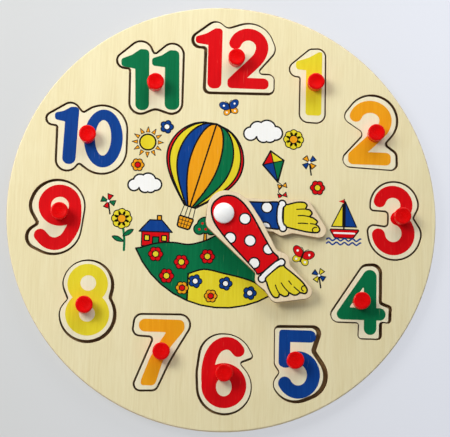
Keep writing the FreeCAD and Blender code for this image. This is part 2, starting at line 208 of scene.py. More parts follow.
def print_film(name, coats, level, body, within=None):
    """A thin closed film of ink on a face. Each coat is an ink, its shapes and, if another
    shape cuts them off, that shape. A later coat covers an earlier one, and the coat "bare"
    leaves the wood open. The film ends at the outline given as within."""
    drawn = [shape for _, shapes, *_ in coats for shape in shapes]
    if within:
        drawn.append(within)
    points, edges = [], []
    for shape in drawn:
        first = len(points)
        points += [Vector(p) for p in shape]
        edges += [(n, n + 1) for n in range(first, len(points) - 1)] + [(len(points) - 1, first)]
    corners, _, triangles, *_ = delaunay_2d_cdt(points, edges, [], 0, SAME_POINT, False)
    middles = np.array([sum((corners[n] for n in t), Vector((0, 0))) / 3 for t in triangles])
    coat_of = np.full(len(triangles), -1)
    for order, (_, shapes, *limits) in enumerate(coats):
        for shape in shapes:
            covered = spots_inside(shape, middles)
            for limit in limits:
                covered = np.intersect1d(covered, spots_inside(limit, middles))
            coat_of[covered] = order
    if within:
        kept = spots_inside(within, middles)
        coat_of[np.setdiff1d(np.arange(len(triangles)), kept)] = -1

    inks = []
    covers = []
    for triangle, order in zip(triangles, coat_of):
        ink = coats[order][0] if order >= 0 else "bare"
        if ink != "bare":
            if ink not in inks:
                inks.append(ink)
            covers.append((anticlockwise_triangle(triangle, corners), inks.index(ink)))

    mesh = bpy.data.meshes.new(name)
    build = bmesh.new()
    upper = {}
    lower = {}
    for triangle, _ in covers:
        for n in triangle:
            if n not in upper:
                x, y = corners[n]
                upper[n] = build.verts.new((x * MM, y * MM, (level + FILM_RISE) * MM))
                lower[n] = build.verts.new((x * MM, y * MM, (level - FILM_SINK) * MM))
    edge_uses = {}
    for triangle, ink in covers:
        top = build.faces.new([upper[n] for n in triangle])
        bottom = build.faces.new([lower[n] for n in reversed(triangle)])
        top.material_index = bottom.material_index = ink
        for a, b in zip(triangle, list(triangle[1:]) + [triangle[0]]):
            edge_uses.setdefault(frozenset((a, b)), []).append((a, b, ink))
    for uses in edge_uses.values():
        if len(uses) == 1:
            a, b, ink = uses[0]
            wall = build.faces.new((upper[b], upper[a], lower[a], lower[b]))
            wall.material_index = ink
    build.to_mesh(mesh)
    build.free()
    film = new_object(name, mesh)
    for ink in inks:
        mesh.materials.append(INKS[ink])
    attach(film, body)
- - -
**WHAT NEEDS TO BE DONE**
Tally the lines of the preceding listing in which the word "body" appears; state nothing but the total.

**SOLUTION BELOW**
2